One night some decades ago, my wife and our friends arrived to a dance club called Blue Planet just as the DJ was beginning to spin Digital Underground’s “Freaks of the Industry.” We literally walked into the club to the opening strains of the song and when we did the camera panned our way for everyone to see. We were fanned out and framed at wide-angle, moving in slow-motion, like Tarantino was directing. At least that’s how I remember it all these years later. Real life is at least as interesting as whatever film you’re gonna watch on Netflix tonight and it’s more interesting when music sets the tone.

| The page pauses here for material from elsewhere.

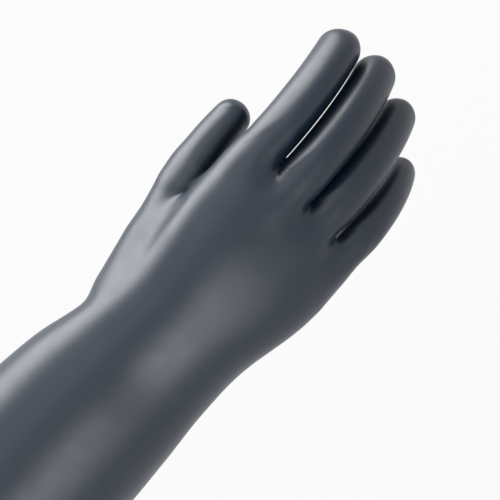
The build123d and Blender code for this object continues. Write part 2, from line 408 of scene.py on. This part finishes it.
ringVerts = {}      # the thumb patch's points, by column and ring
for number, distance in enumerate(skin["rings"]):
    made = bmesh.ops.extrude_edge_only(cage, edges=boundary)["geom"]
    fresh = [item for item in made if isinstance(item, bmesh.types.BMVert)]
    boundary = [item for item in made if isinstance(item, bmesh.types.BMEdge)
                and item.verts[0] in fresh and item.verts[1] in fresh]
    for vert in fresh:
        column, row = keyOf(vert)
        vert.co = Vector(ringPoint(column, row, distance))
        vert[levelLayer] = number + 1
        if distance in skin["thumbRings"] and row == 0 and column < 3:
            ring = skin["thumbRings"].index(distance)
            ringVerts[(column, ring)] = vert
            vert[thumbKey] = column * 3 + ring + 1
print("arm rings", len(skin["rings"]))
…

It was my happy surprise to learn that I was not alone when I asked friends what line from a song made them “break the fourth wall” in their real lives like Ferris Bueller in the movie. A song which, upon hearing it, urged them to literally turn their heads towards an imaginary camera to sing or mouth its scene-stealing lyrics to an imaginary audience (or surprised road mates if they happened to be listening in the car). They answered with everything from “Well, well, you, you make my dreams come true,” to “Hot tramp! I love you so.” Life can get mundane at times. It’s nice to know we can “star” in this weird sort of “movie” with an incredible soundtrack all our choosing.

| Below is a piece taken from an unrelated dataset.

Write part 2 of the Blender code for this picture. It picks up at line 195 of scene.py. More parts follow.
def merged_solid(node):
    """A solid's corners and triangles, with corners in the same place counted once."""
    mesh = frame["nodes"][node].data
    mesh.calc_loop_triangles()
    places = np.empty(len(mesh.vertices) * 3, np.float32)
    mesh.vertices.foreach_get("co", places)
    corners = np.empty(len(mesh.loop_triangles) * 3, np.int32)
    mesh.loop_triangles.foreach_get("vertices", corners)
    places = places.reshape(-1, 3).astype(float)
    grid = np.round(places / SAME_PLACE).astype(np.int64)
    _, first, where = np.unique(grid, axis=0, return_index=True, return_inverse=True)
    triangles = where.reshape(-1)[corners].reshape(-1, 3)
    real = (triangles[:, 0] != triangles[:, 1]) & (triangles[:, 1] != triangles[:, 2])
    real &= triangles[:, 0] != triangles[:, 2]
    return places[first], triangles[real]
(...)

We All Have (Or Should Have) A Perfect Moment in Music That is Not Up for Debate

Roberta Flack’s late 20th century masterpiece, “The First Time Ever I Saw Your Face,” encapsulates the tenderness, the thrill and the promise of something life-changing which occurs the exact moment we first gaze upon a soulmate. Consider whomever that person is in your life and allow yourself to recollect those moments. Maybe it was a chaotic scene, something seemingly at odds with the gentle vignette Flack presents. Doesn’t matter. Pare everything away from the surroundings of that specific moment and all that is left is “The First Time Ever I Saw Your Face.”

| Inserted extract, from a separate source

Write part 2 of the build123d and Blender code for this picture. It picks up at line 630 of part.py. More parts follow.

Flack takes her time, drawing out lines and killing us softly with her song. That deliberate pace and the hushed tones do two things. They afford listeners time to quietly and deeply contemplate that significant “first time” in our own relationships (Mine? Awkward and 15, in a church recreation hall during a quinceanera rehearsal. There were at least 15 other girls in the room but my eyes fixed upon just one whose lovely face I still see every day, 40 years later).

More importantly, this song leads to music’s most perfect moment. The truth is, we all should have one. I can’t be convinced that anything else in recorded history is more perfect than the last 45 seconds of this song. There are close seconds – “Golden Slumbers” through “The End” on Abbey Road, the crescendo on "Clair de Lune," the best songs my own musician kids have ever written – but none is as perfect as the climax to this song. Flack’s notes climb higher and her voice strengthens as if she’s just realized in the song’s waning seconds what she’s been singing about all along. Then, she stretches out the last notes and allows us to fix our mind’s eye one last time upon the face of our loved one before we’re back to mowing the grass, checking the mail or punching in for work. Whatever comes next, those 45 seconds always sustain me until I can see that face again.

*For the full effect of this example, skip to the second time Madonna sings this line in the song, at the 2:53 mark. The first time around it’s effective but the second time she sings the line will melt the record if you're listening on vinyl.